**TASK:** Locate, in the data below, the line that contains "bpy.context.scene.collection.objects.link(rigid_bodies[body])" and the line that contains "frame = import_model()"; reproduce exactly those two lines and every line between them, nothing more.

——————————

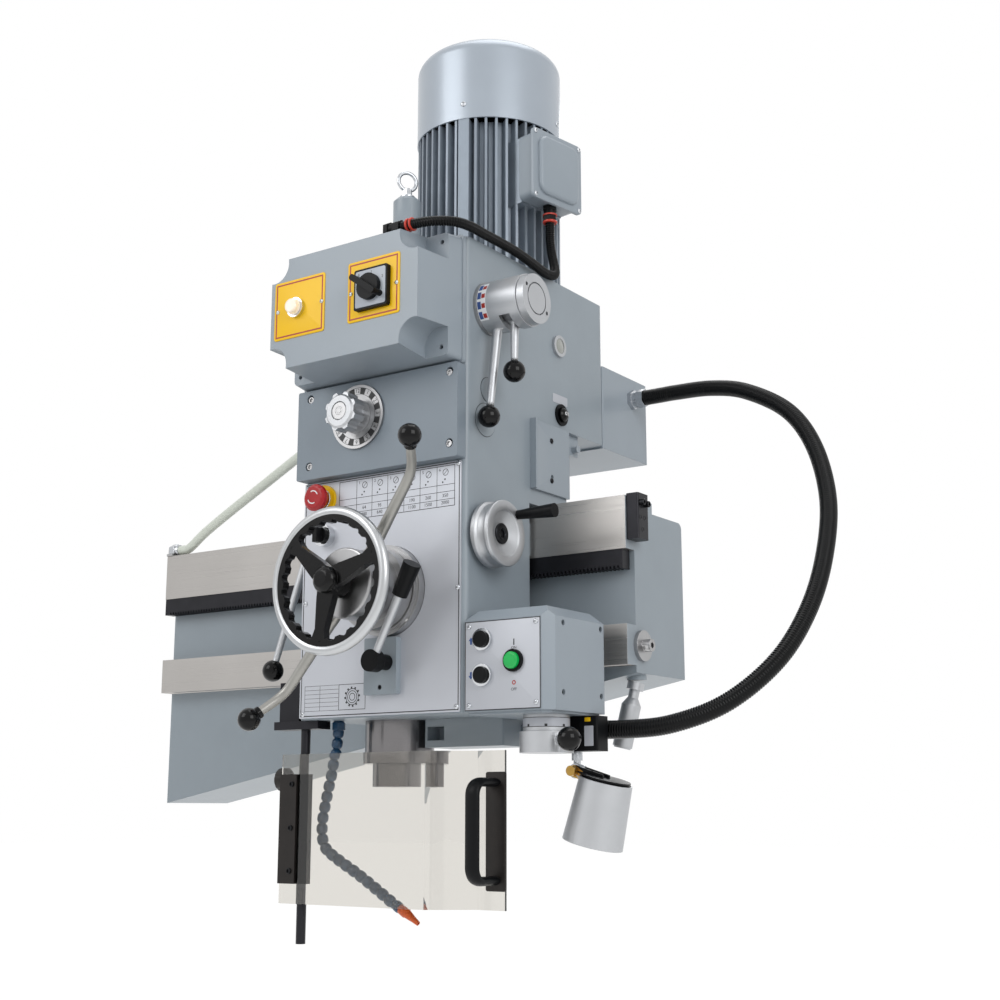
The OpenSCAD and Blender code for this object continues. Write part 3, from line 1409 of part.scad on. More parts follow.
// Round sections swept along a route: the points are joined by a smooth curve first
function spline_point(p, i, t) = let (n = len(p), a = p[max(i - 1, 0)], b = p[i], c = p[i + 1],
    d = p[min(i + 2, n - 1)])
    0.5 * (2 * b + (c - a) * t + (2 * a - 5 * b + 4 * c - d) * t * t
        + (3 * b - a - 3 * c + d) * t * t * t);
function smooth(p, k) = concat([for (i = [0 : len(p) - 2], j = [0 : k - 1]) spline_point(p, i, j / k)],
    [p[len(p) - 1]]);
function unit(v) = v / norm(v);
function heading(p, i) = unit(p[min(i + 1, len(p) - 1)] - p[max(i - 1, 0)]);
function side(t, last) = unit(last - t * (last * t));
function sides(p, i, last) = i == len(p) ? [] : let (s = side(heading(p, i), last))
    concat([s], sides(p, i + 1, s));
module tube(route, d, k, n) {
    p = smooth(route, k);
    s = sides(p, 0, [0, 0.31, 0.95]);
    rings = [for (i = [0 : len(p) - 1]) let (t = heading(p, i), u = s[i], v = cross(t, u))
        [for (j = [0 : n - 1]) p[i] + d / 2 * (u * cos(j * 360 / n) - v * sin(j * 360 / n))]];
    m = len(p);
    polyhedron([for (r = rings) each r], concat(
        [[for (j = [n - 1 : -1 : 0]) j]],
        [for (i = [0 : m - 2], j = [0 : n - 1]) [i * n + j, i * n + (j + 1) % n,
            (i + 1) * n + (j + 1) % n]],
        [for (i = [0 : m - 2], j = [0 : n - 1]) [i * n + j, (i + 1) * n + (j + 1) % n, (i + 1) * n + j]],
        [[for (j = [0 : n - 1]) (m - 1) * n + j]]));
}
module coolant_hose() color("#c8d8c4") at_head() tube(coolant_route, coolant_d, 2, 8);

// A ribbed hose with its bore. Rings stand at even steps along the smooth curve: one on each rib's
// crest and one in each groove outside, and one for each rib inside.
function running_length(p) = [for (i = 0,
    s = 0; i < len(p); s = s + (i + 1 < len(p) ? norm(p[i + 1] - p[i]) : 0),
    i = i + 1) s];
function evenly(p, s, n) = [for (k = [0 : n]) let (at = k * s[len(s) - 1] / n)
    [for (axis = [0 : 2]) lookup(at, [for (i = [0 : len(p) - 1]) [s[i], p[i][axis]]])]];
function hose_ring(p, i, u, r) = let (t = heading(p, i), v = cross(t, u))
    [for (j = [0 : 7]) p[i] + r * (u * cos(j * 45) - v * sin(j * 45))];
function band(a, b) = [for (j = [0 : 7]) each [[a + j, a + (j + 1) % 8, b + (j + 1) % 8],
    [a + j, b + (j + 1) % 8, b + j]]];
module ribbed_hose(route, d, ribs) {
    fine = smooth(route, 12);
    p = evenly(fine, running_length(fine), 2 * ribs);
    s = sides(p, 0, [0, 0.31, 0.95]);
    outside = [for (i = [0 : 2 * ribs]) hose_ring(p, i, s[i], d / 2 - (i % 2 == 1 ? 0 : rib_depth))];
    inside = [for (i = [0 : 2 : 2 * ribs]) hose_ring(p, i, s[i], d / 2 - rib_depth - hose_wall)];
    inner = len(outside) * 8;
    last = len(inside) - 1;
    polyhedron(concat([for (r = outside) each r], [for (r = inside) each r]), concat(
        [for (i = [0 : 2 * ribs - 1]) each band(i * 8, (i + 1) * 8)],
        [for (i = [0 : last - 1]) each band(inner + (i + 1) * 8, inner + i * 8)],
        band(inner, 0), band(16 * ribs, inner + last * 8)));
    echo(str("least gap of this hose to itself, mm: ", self_gap(p, d)));
}
rib_depth = 1.4;
hose_wall = 1.4;
hose_ribs = 112;
conduit_ribs = 62;
// Least distance between two points of the middle line that are four diameters apart along it, less d
function self_gap(p, d) = let (apart = ceil(4 * d / norm(p[1] - p[0])))
    min([for (i = [0 : len(p) - 1 - apart], j = [i + apart : len(p) - 1]) norm(p[i] - p[j])]) - d;
module power_hose() color(black) at_head() ribbed_hose(hose_route, hose_d, hose_ribs);
module motor_conduit() color(black) at_head() ribbed_hose(conduit_route, conduit_d, conduit_ribs);

arm_casting();
traverse_rack();
end_stops();
arm_handle();
head_casting();
control_box();
gear_panel();
name_plate();
side_cover();
rear_box();
cable_glands();
lifting_eye();
sight_glass();
button_bezels();
pilot_lamp();
scale_rings();
clamp_bracket();
motor_frame();
motor_cowl();
terminal_box();
gear_bearings();
button_box();
direction_base();
lamp_bracket();
guard_bracket();
coolant_nozzle();
switch_knob();
estop_button();
selector_knob();
dial_knob();
capstan_hub();
capstan_levers();
handwheel_rim();
handwheel_spider();
traverse_shaft();
clamp_lever();
side_lever();
quill();
spindle_bearings();
spindle();
sleeve_gear();
cluster_gear();
motor_rotor();
gear_lever_long();
gear_lever_short();
fine_wheel();
fine_wheel_grip();
dome_button();
up_button();
down_button();
light_button();
direction_knob();
lamp_arm();
lamp_head();
guard_rod();
guard_shield();
guard_hinge();
power_hose();
coolant_hose();
motor_conduit();
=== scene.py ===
"""Radial arm drill: the drill head on its arm, dressed over the CAD frame.

New pieces are surfaces worked out in millimetres with numpy. The head's own frame has X to the
right, Y to the back and Z up, from the lower right front corner of the head casting. The arm's
frame has its origin at the middle of the root face.
"""
import json
import math

import bmesh
import bpy
import numpy as np
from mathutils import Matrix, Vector

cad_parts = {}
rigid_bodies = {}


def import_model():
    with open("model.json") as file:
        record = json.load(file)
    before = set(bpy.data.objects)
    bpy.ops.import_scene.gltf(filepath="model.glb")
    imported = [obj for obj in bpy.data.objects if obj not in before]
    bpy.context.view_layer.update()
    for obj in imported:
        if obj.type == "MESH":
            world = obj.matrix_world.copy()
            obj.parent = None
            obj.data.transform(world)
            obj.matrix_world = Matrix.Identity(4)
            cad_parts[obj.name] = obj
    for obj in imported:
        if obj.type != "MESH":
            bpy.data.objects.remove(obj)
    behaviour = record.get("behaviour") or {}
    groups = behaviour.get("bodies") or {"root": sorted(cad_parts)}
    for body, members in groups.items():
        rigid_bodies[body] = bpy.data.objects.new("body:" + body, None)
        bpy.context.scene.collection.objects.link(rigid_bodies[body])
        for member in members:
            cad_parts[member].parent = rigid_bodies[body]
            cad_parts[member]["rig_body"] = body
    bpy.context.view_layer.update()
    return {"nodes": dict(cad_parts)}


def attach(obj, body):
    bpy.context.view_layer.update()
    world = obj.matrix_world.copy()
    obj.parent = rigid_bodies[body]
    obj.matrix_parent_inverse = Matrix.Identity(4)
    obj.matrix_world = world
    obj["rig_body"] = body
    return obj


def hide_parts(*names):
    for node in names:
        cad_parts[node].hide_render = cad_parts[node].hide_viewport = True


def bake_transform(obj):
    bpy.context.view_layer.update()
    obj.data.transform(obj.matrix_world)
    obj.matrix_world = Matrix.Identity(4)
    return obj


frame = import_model()

# The origins of the head's and the arm's own frames, and the directions.
HEAD = np.array([776.0, -267.5, -90.9])
ARM = np.zeros(3)
X, Y, Z = np.eye(3)
FRONT = -Y

# Middles of round fittings in the head's frame: those on its front have Y 0, the dome button on its
# right side has X 0, and the motor's upright axis has Z 0.
CAPSTAN = np.array([-134.0, 0, 176])
FEED_DIAL = np.array([-180.0, 0, 435])
ESTOP = np.array([-257.0, 0, 323])
PILOT = np.array([-235.0, 0, 591])
DOME = np.array([0.0, 249, 470])
MOTOR_AXIS = np.array([-150.0, 268, 0])

# How far a printed mark stands off its sheet, in mm.
INK = 0.12


# Camera, floor and light


def set_camera():
    """A 53 mm lens at the photograph's place, looking 34.6 degrees left of +Y and 11.8 up. The
    width, focal length and horizon, which lies under the middle, are in the photograph's pixels."""
    width, focal, horizon, sensor = 1000, 1484, 310, 36
    turn, rise = math.radians(34.6), math.atan(horizon / focal)
    flat = math.cos(rise)
    look = Vector((-math.sin(turn) * flat, math.cos(turn) * flat, math.sin(rise)))
    data = bpy.data.cameras.new("photo_camera")
    data.lens, data.sensor_width, data.clip_end = focal / width * sensor, sensor, 200
    camera = bpy.data.objects.new("photo_camera", data)
    camera.location = (1.960, -1.9005, -0.2189)
    camera.rotation_euler = look.to_track_quat("-Z", "Y").to_euler()
    bpy.context.scene.collection.objects.link(camera)
    bpy.context.scene.camera = camera
    bpy.context.scene.view_settings.view_transform = "Standard"


def linear(code):
    """sRGB hex to linear: c / 12.92 under 0.04045, else ((c + 0.055) / 1.055) ^ 2.4."""
    c = np.array([int(code[i : i + 2], 16) / 255 for i in (1, 3, 5)])
    return (*np.where(c <= 0.04045, c / 12.92, ((c + 0.055) / 1.055) ** 2.4), 1.0)


def add(tree, kind, values=None, **sources):
    """Adds one node. values are its settings or socket values, sources what feeds its sockets."""
    node = tree.nodes.new(kind)
    for key, value in (values or {}).items():
        if isinstance(key, str) and hasattr(node, key):
            setattr(node, key, value)
        else:
            node.inputs[key].default_value = value
    for key, source in sources.items():
        where = int(key[1:]) if key[0] == "i" and key[1:].isdigit() else key.replace("_", " ")
        tree.links.new(source, node.inputs[where])
    return node


def seen_rays(tree):
    """1 for camera, glossy and transmission rays, which are those that see the background."""
    path = add(tree, "ShaderNodeLightPath").outputs
    first = add(tree, "ShaderNodeMath", {"operation": "MAXIMUM"}, i0=path["Is Camera Ray"],
                i1=path["Is Glossy Ray"])
    return add(tree, "ShaderNodeMath", {"operation": "MAXIMUM"}, i0=first.outputs[0],
               i1=path["Is Transmission Ray"]).outputs[0]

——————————

**SOLUTION TO THIS PROBLEM:**
        bpy.context.scene.collection.objects.link(rigid_bodies[body])
        for member in members:
            cad_parts[member].parent = rigid_bodies[body]
            cad_parts[member]["rig_body"] = body
    bpy.context.view_layer.update()
    return {"nodes": dict(cad_parts)}


def attach(obj, body):
    bpy.context.view_layer.update()
    world = obj.matrix_world.copy()
    obj.parent = rigid_bodies[body]
    obj.matrix_parent_inverse = Matrix.Identity(4)
    obj.matrix_world = world
    obj["rig_body"] = body
    return obj


def hide_parts(*names):
    for node in names:
        cad_parts[node].hide_render = cad_parts[node].hide_viewport = True


def bake_transform(obj):
    bpy.context.view_layer.update()
    obj.data.transform(obj.matrix_world)
    obj.matrix_world = Matrix.Identity(4)
    return obj


frame = import_model()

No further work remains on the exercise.